Auke Bay musher Deborah Molburg-Bicknell started in 62nd position on Saturday.
Given the tough trail conditions this year - hard-packed snow and bare ground - King said he expects a bumpy ride. That's not a problem, he said.
"The Iditarod trail will never be easy," the 51-year-old King said.
Too little fresh snow shortened the ceremonial start to an 11-mile run ending in Anchorage. The restart, where the mushers get serious about racing, begins today in Willow, about 50 miles northwest of Anchorage.
This year's race carries a $795,000 purse for the top 30 finishers. The winner will get approximately $69,000 and a new pickup truck worth about $41,000. The mushers who finish out of the money will receive about $1,000 each to help with the cost of flying their dogs home.

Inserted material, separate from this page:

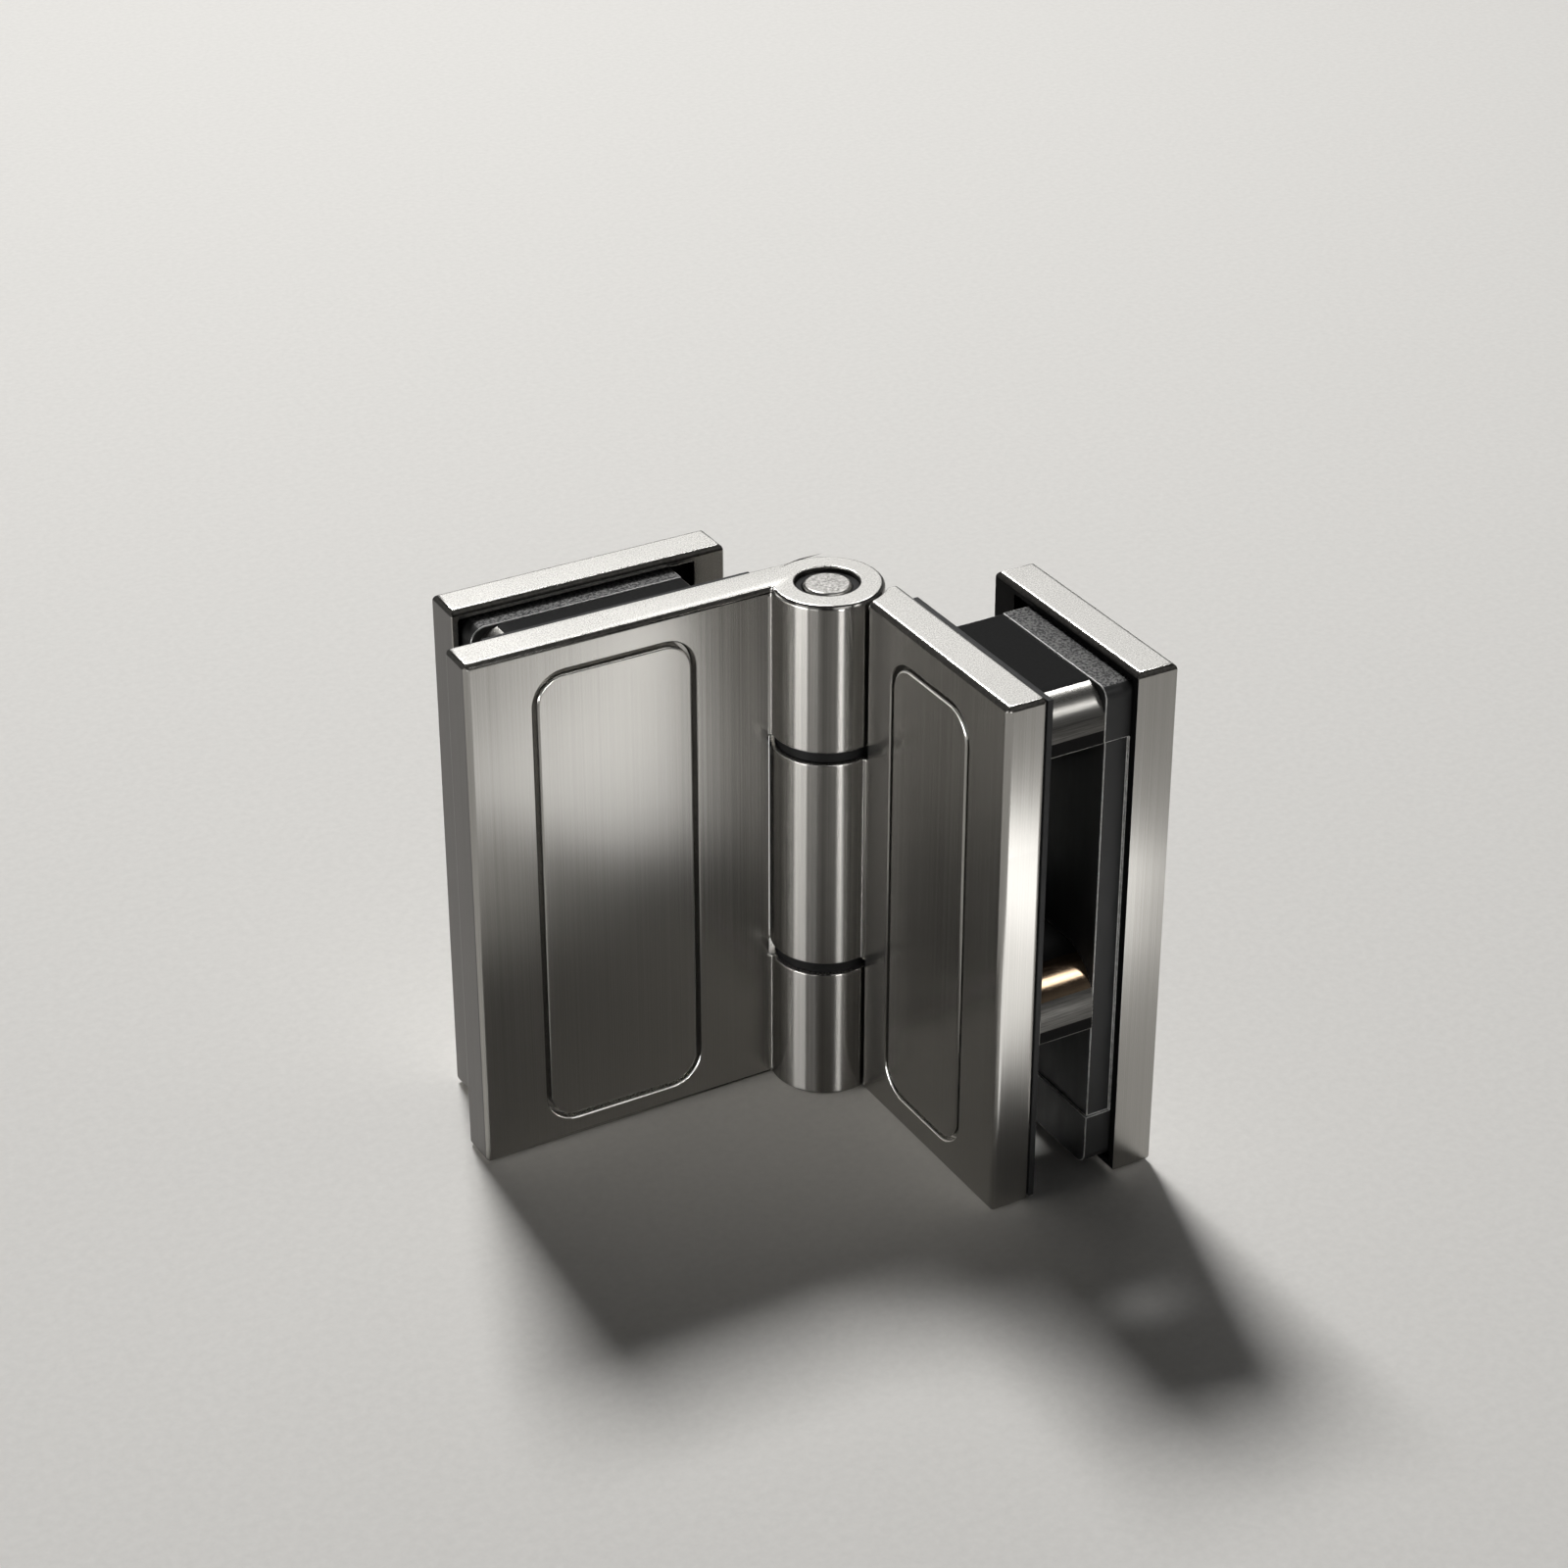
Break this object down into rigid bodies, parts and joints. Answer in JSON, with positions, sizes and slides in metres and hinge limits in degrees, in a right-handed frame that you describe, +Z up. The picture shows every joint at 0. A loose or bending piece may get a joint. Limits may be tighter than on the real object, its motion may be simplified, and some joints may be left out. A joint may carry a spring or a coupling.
{
  "type": "glass-to-glass door hinge",
  "caption": "Glass-to-glass door hinge: clamping leaves with inset covers and rear clamp plates, joined by a knuckled barrel on a pin, set at a right angle.",
  "frame": {"origin": "the barrel's axis at its foot, on the plane that the hinge stands on", "axes": "+Z up along the barrel; the fixed leaf lies along -X and its pane side is +Y; at rest the moving leaf lies along -Y and its pane side is +X"},
  "size_m": [0.0925, 0.0752, 0.09],
  "materials": {
    "leaf_steel": "satin, brushed upright",
    "cover_steel": "satin, brushed upright",
    "pin_steel": "blasted end, turned shank",
    "bar_steel": "polished",
    "bar_brass": "turned, slightly aged",
    "screw_steel": "plain",
    "bush_plastic": "moulded",
    "sleeve_plastic": "moulded",
    "gasket_rubber": "smooth sheet",
    "pad_rubber": "fine speckle"
  },
  "bodies": {
    "fixed_side": {"fixed_leaf": "leaf_steel", "fixed_cover": "cover_steel", "fixed_clamp_plate": "leaf_steel", "fixed_front_gasket": "gasket_rubber", "fixed_rear_pad": "pad_rubber", "fixed_upper_bar": "bar_steel", "fixed_lower_bar": "bar_brass", "fixed_lower_sleeve": "sleeve_plastic", "fixed_upper_sleeve": "sleeve_plastic", "fixed_lower_screw": "screw_steel", "fixed_upper_screw": "screw_steel", "lower_bush": "bush_plastic", "upper_bush": "bush_plastic", "lower_washer": "bush_plastic", "upper_washer": "bush_plastic"},
    "moving_side": {"moving_leaf": "leaf_steel", "moving_cover": "cover_steel", "moving_clamp_plate": "leaf_steel", "moving_front_gasket": "gasket_rubber", "moving_rear_pad": "pad_rubber", "moving_upper_bar": "bar_steel", "moving_lower_bar": "bar_brass", "moving_lower_sleeve": "sleeve_plastic", "moving_upper_sleeve": "sleeve_plastic", "moving_lower_screw": "screw_steel", "moving_upper_screw": "screw_steel", "hinge_pin": "pin_steel"}
  },
  "joints": [
    {"name": "barrel_hinge", "type": "hinge", "parent": "fixed_side", "child": "moving_side", "pos_m": [0, 0, 0.045], "axis": [0, 0, 1], "range_deg": [-90, 90]}
  ]
}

King finished the 1,100-mile race last year in 9 days, 14 hours and 11 minutes. Four-time winner Martin Buser holds the 2002 race record of 8 days, 22 hours and 46 minutes.
Almost half of the mushers this year are rookies.
The field includes three, four-time winners who hope to join Rick Swenson as the race's only five-time winner. Doug Swingley, 53, the other four-time winner, placed second last year.
Swenson, 55, said he's not afraid.
"They're not going to get it. I'm going to get six," said Swenson, who last won in 1991.